-- Exercise --
Every line below must be reproduced exactly. Copy them all.

-- Information provided --
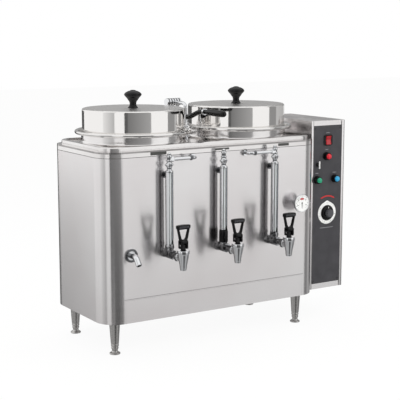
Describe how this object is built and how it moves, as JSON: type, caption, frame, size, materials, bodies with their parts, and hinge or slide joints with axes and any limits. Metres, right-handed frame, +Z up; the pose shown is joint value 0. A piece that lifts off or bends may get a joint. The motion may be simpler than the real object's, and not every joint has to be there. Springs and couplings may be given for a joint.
{
  "type": "twin coffee urn",
  "caption": "Free-standing twin coffee urn of brushed steel on tapered legs, with lidded wells, gauge glasses, front faucets and a side control box.",
  "frame": {"origin": "middle of the whole footprint, on the floor under the feet", "axes": "+X to the right along the urn towards the control box, +Y to the back, +Z up"},
  "size_m": [0.8496, 0.4782, 0.719],
  "materials": {
    "brushed_jacket": "fine vertical brushing",
    "polished_deck": "bright satin",
    "liner_steel": "spun satin",
    "polished_lid": "mirror wall, brushed top",
    "tank_steel": "mill finish",
    "element_sheath": "dull",
    "chrome": "mirror",
    "brass": "machined",
    "leg_steel": "satin",
    "black_plastic": "moulded gloss",
    "black_panel": "satin black",
    "pump_paint": "semi-gloss",
    "red_plastic": "moulded gloss",
    "green_plastic": "moulded gloss",
    "blue_plastic": "moulded gloss",
    "dial_white": "printed card behind a lens",
    "gauge_glass": "clear"
  },
  "bodies": {
    "urn": {"access_panel": "brushed_jacket", "base_pan": "brushed_jacket", "brew_pump": "pump_paint", "centre_faucet": "chrome", "centre_gauge_tee": "chrome", "conduit_gland": "chrome", "control_box": "brushed_jacket", "control_panel": "black_panel", "cover_screws": "chrome", "drain_spout": "chrome", "gauge_brackets": "chrome", "gauge_caps": "chrome", "gauge_glasses": "gauge_glass", "gauge_shields": "chrome", "heater_bundle": "element_sheath", "jacket": "brushed_jacket", "left_air_line": "chrome", "left_faucet": "chrome", "left_gauge_tee": "chrome", "left_liner": "liner_steel", "leg_feet": "leg_steel", "leg_front_left": "leg_steel", "leg_front_right": "leg_steel", "leg_rear_left": "leg_steel", "leg_rear_right": "leg_steel", "level_probe": "element_sheath", "rear_cover": "brushed_jacket", "right_air_line": "chrome", "right_faucet": "chrome", "right_gauge_tee": "chrome", "right_liner": "liner_steel", "shank_nuts": "chrome", "spray_riser": "chrome", "switch_bodies": "black_plastic", "thermometer_case": "chrome", "thermometer_dial": "dial_white", "timer_motor": "black_plastic", "top_deck": "polished_deck", "water_inlet": "brass", "water_tank": "tank_steel"},
    "blue_start": {"blue_button": "blue_plastic"},
    "centre_handle": {"centre_faucet_handle": "black_plastic"},
    "centre_stem": {"centre_faucet_stem": "chrome"},
    "green_start": {"green_button": "green_plastic"},
    "left_basket": {"left_basket": "liner_steel"},
    "left_handle": {"left_faucet_handle": "black_plastic"},
    "left_stem": {"left_faucet_stem": "chrome"},
    "left_cover": {"left_lid": "polished_lid", "left_lid_knob": "black_plastic"},
    "toggle": {"mode_toggle": "chrome"},
    "rocker": {"power_rocker": "red_plastic"},
    "red_start": {"red_button": "red_plastic"},
    "right_basket": {"right_basket": "liner_steel"},
    "right_handle": {"right_faucet_handle": "black_plastic"},
    "right_stem": {"right_faucet_stem": "chrome"},
    "right_cover": {"right_lid": "polished_lid", "right_lid_knob": "black_plastic"},
    "spray": {"spray_arm": "chrome", "spray_grip": "black_plastic"},
    "timer": {"timer_knob": "black_plastic"}
  },
  "joints": [
    {"name": "left_basket_lift", "type": "slide", "parent": "urn", "child": "left_basket", "axis": [0, 0, 1], "range_m": [0, 0.15]},
    {"name": "left_lid_lift", "type": "slide", "parent": "left_basket", "child": "left_cover", "axis": [0, 0, 1], "range_m": [0, 0.08]},
    {"name": "right_basket_lift", "type": "slide", "parent": "urn", "child": "right_basket", "axis": [0, 0, 1], "range_m": [0, 0.15]},
    {"name": "right_lid_lift", "type": "slide", "parent": "right_basket", "child": "right_cover", "axis": [0, 0, 1], "range_m": [0, 0.08]},
    {"name": "left_handle_tilt", "type": "hinge", "parent": "urn", "child": "left_handle", "pos_m": [-0.23975, -0.2219, 0.3165], "axis": [1, 0, 0], "range_deg": [0, 30], "stiffness_Nm_per_rad": 0.5, "springref_deg": -17.19},
    {"name": "left_stem_lift", "type": "slide", "parent": "urn", "child": "left_stem", "axis": [0, 0, 1], "range_m": [0, 0.0041]},
    {"name": "centre_handle_tilt", "type": "hinge", "parent": "urn", "child": "centre_handle", "pos_m": [-0.06325, -0.2219, 0.3165], "axis": [1, 0, 0], "range_deg": [0, 30], "stiffness_Nm_per_rad": 0.5, "springref_deg": -17.19},
    {"name": "centre_stem_lift", "type": "slide", "parent": "urn", "child": "centre_stem", "axis": [0, 0, 1], "range_m": [0, 0.0041]},
    {"name": "right_handle_tilt", "type": "hinge", "parent": "urn", "child": "right_handle", "pos_m": [0.11325, -0.2219, 0.3165], "axis": [1, 0, 0], "range_deg": [0, 30], "stiffness_Nm_per_rad": 0.5, "springref_deg": -17.19},
    {"name": "right_stem_lift", "type": "slide", "parent": "urn", "child": "right_stem", "axis": [0, 0, 1], "range_m": [0, 0.0041]},
    {"name": "rocker_tilt", "type": "hinge", "parent": "urn", "child": "rocker", "pos_m": [0.36125, -0.0804, 0.5545], "axis": [1, 0, 0], "range_deg": [-8, 8]},
    {"name": "red_press", "type": "slide", "parent": "urn", "child": "red_start", "axis": [0, 1, 0], "range_m": [0, 0.0035], "stiffness_N_per_m": 300, "springref_m": -0.002},
    {"name": "green_press", "type": "slide", "parent": "urn", "child": "green_start", "axis": [0, 1, 0], "range_m": [0, 0.0035], "stiffness_N_per_m": 300, "springref_m": -0.002},
    {"name": "blue_press", "type": "slide", "parent": "urn", "child": "blue_start", "axis": [0, 1, 0], "range_m": [0, 0.0035], "stiffness_N_per_m": 300, "springref_m": -0.002},
    {"name": "toggle_flip", "type": "hinge", "parent": "urn", "child": "toggle", "pos_m": [0.32375, -0.0794, 0.481], "axis": [1, 0, 0], "range_deg": [-11, 11]},
    {"name": "timer_turn", "type": "hinge", "parent": "urn", "child": "timer", "pos_m": [0.36225, -0.0824, 0.33], "axis": [0, 1, 0], "range_deg": [0, 300]},
    {"name": "spray_swing", "type": "hinge", "parent": "urn", "child": "spray", "pos_m": [-0.06325, 0.0546, 0.63], "axis": [0, 0, 1], "range_deg": [-15, 15]}
  ],
  "couplings": [
    {"joint": "left_stem_lift", "follows": "left_handle_tilt", "m_per_rad": 0.00764},
    {"joint": "centre_stem_lift", "follows": "centre_handle_tilt", "m_per_rad": 0.00764},
    {"joint": "right_stem_lift", "follows": "right_handle_tilt", "m_per_rad": 0.00764}
  ]
}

-- Output for this task --
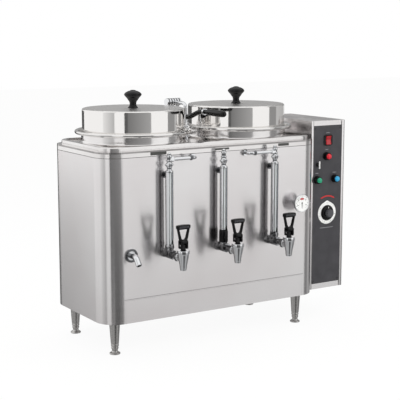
Describe how this object is built and how it moves, as JSON: type, caption, frame, size, materials, bodies with their parts, and hinge or slide joints with axes and any limits. Metres, right-handed frame, +Z up; the pose shown is joint value 0. A piece that lifts off or bends may get a joint. The motion may be simpler than the real object's, and not every joint has to be there. Springs and couplings may be given for a joint.
{
  "type": "twin coffee urn",
  "caption": "Free-standing twin coffee urn of brushed steel on tapered legs, with lidded wells, gauge glasses, front faucets and a side control box.",
  "frame": {"origin": "middle of the whole footprint, on the floor under the feet", "axes": "+X to the right along the urn towards the control box, +Y to the back, +Z up"},
  "size_m": [0.8496, 0.4782, 0.719],
  "materials": {
    "brushed_jacket": "fine vertical brushing",
    "polished_deck": "bright satin",
    "liner_steel": "spun satin",
    "polished_lid": "mirror wall, brushed top",
    "tank_steel": "mill finish",
    "element_sheath": "dull",
    "chrome": "mirror",
    "brass": "machined",
    "leg_steel": "satin",
    "black_plastic": "moulded gloss",
    "black_panel": "satin black",
    "pump_paint": "semi-gloss",
    "red_plastic": "moulded gloss",
    "green_plastic": "moulded gloss",
    "blue_plastic": "moulded gloss",
    "dial_white": "printed card behind a lens",
    "gauge_glass": "clear"
  },
  "bodies": {
    "urn": {"access_panel": "brushed_jacket", "base_pan": "brushed_jacket", "brew_pump": "pump_paint", "centre_faucet": "chrome", "centre_gauge_tee": "chrome", "conduit_gland": "chrome", "control_box": "brushed_jacket", "control_panel": "black_panel", "cover_screws": "chrome", "drain_spout": "chrome", "gauge_brackets": "chrome", "gauge_caps": "chrome", "gauge_glasses": "gauge_glass", "gauge_shields": "chrome", "heater_bundle": "element_sheath", "jacket": "brushed_jacket", "left_air_line": "chrome", "left_faucet": "chrome", "left_gauge_tee": "chrome", "left_liner": "liner_steel", "leg_feet": "leg_steel", "leg_front_left": "leg_steel", "leg_front_right": "leg_steel", "leg_rear_left": "leg_steel", "leg_rear_right": "leg_steel", "level_probe": "element_sheath", "rear_cover": "brushed_jacket", "right_air_line": "chrome", "right_faucet": "chrome", "right_gauge_tee": "chrome", "right_liner": "liner_steel", "shank_nuts": "chrome", "spray_riser": "chrome", "switch_bodies": "black_plastic", "thermometer_case": "chrome", "thermometer_dial": "dial_white", "timer_motor": "black_plastic", "top_deck": "polished_deck", "water_inlet": "brass", "water_tank": "tank_steel"},
    "blue_start": {"blue_button": "blue_plastic"},
    "centre_handle": {"centre_faucet_handle": "black_plastic"},
    "centre_stem": {"centre_faucet_stem": "chrome"},
    "green_start": {"green_button": "green_plastic"},
    "left_basket": {"left_basket": "liner_steel"},
    "left_handle": {"left_faucet_handle": "black_plastic"},
    "left_stem": {"left_faucet_stem": "chrome"},
    "left_cover": {"left_lid": "polished_lid", "left_lid_knob": "black_plastic"},
    "toggle": {"mode_toggle": "chrome"},
    "rocker": {"power_rocker": "red_plastic"},
    "red_start": {"red_button": "red_plastic"},
    "right_basket": {"right_basket": "liner_steel"},
    "right_handle": {"right_faucet_handle": "black_plastic"},
    "right_stem": {"right_faucet_stem": "chrome"},
    "right_cover": {"right_lid": "polished_lid", "right_lid_knob": "black_plastic"},
    "spray": {"spray_arm": "chrome", "spray_grip": "black_plastic"},
    "timer": {"timer_knob": "black_plastic"}
  },
  "joints": [
    {"name": "left_basket_lift", "type": "slide", "parent": "urn", "child": "left_basket", "axis": [0, 0, 1], "range_m": [0, 0.15]},
    {"name": "left_lid_lift", "type": "slide", "parent": "left_basket", "child": "left_cover", "axis": [0, 0, 1], "range_m": [0, 0.08]},
    {"name": "right_basket_lift", "type": "slide", "parent": "urn", "child": "right_basket", "axis": [0, 0, 1], "range_m": [0, 0.15]},
    {"name": "right_lid_lift", "type": "slide", "parent": "right_basket", "child": "right_cover", "axis": [0, 0, 1], "range_m": [0, 0.08]},
    {"name": "left_handle_tilt", "type": "hinge", "parent": "urn", "child": "left_handle", "pos_m": [-0.23975, -0.2219, 0.3165], "axis": [1, 0, 0], "range_deg": [0, 30], "stiffness_Nm_per_rad": 0.5, "springref_deg": -17.19},
    {"name": "left_stem_lift", "type": "slide", "parent": "urn", "child": "left_stem", "axis": [0, 0, 1], "range_m": [0, 0.0041]},
    {"name": "centre_handle_tilt", "type": "hinge", "parent": "urn", "child": "centre_handle", "pos_m": [-0.06325, -0.2219, 0.3165], "axis": [1, 0, 0], "range_deg": [0, 30], "stiffness_Nm_per_rad": 0.5, "springref_deg": -17.19},
    {"name": "centre_stem_lift", "type": "slide", "parent": "urn", "child": "centre_stem", "axis": [0, 0, 1], "range_m": [0, 0.0041]},
    {"name": "right_handle_tilt", "type": "hinge", "parent": "urn", "child": "right_handle", "pos_m": [0.11325, -0.2219, 0.3165], "axis": [1, 0, 0], "range_deg": [0, 30], "stiffness_Nm_per_rad": 0.5, "springref_deg": -17.19},
    {"name": "right_stem_lift", "type": "slide", "parent": "urn", "child": "right_stem", "axis": [0, 0, 1], "range_m": [0, 0.0041]},
    {"name": "rocker_tilt", "type": "hinge", "parent": "urn", "child": "rocker", "pos_m": [0.36125, -0.0804, 0.5545], "axis": [1, 0, 0], "range_deg": [-8, 8]},
    {"name": "red_press", "type": "slide", "parent": "urn", "child": "red_start", "axis": [0, 1, 0], "range_m": [0, 0.0035], "stiffness_N_per_m": 300, "springref_m": -0.002},
    {"name": "green_press", "type": "slide", "parent": "urn", "child": "green_start", "axis": [0, 1, 0], "range_m": [0, 0.0035], "stiffness_N_per_m": 300, "springref_m": -0.002},
    {"name": "blue_press", "type": "slide", "parent": "urn", "child": "blue_start", "axis": [0, 1, 0], "range_m": [0, 0.0035], "stiffness_N_per_m": 300, "springref_m": -0.002},
    {"name": "toggle_flip", "type": "hinge", "parent": "urn", "child": "toggle", "pos_m": [0.32375, -0.0794, 0.481], "axis": [1, 0, 0], "range_deg": [-11, 11]},
    {"name": "timer_turn", "type": "hinge", "parent": "urn", "child": "timer", "pos_m": [0.36225, -0.0824, 0.33], "axis": [0, 1, 0], "range_deg": [0, 300]},
    {"name": "spray_swing", "type": "hinge", "parent": "urn", "child": "spray", "pos_m": [-0.06325, 0.0546, 0.63], "axis": [0, 0, 1], "range_deg": [-15, 15]}
  ],
  "couplings": [
    {"joint": "left_stem_lift", "follows": "left_handle_tilt", "m_per_rad": 0.00764},
    {"joint": "centre_stem_lift", "follows": "centre_handle_tilt", "m_per_rad": 0.00764},
    {"joint": "right_stem_lift", "follows": "right_handle_tilt", "m_per_rad": 0.00764}
  ]
}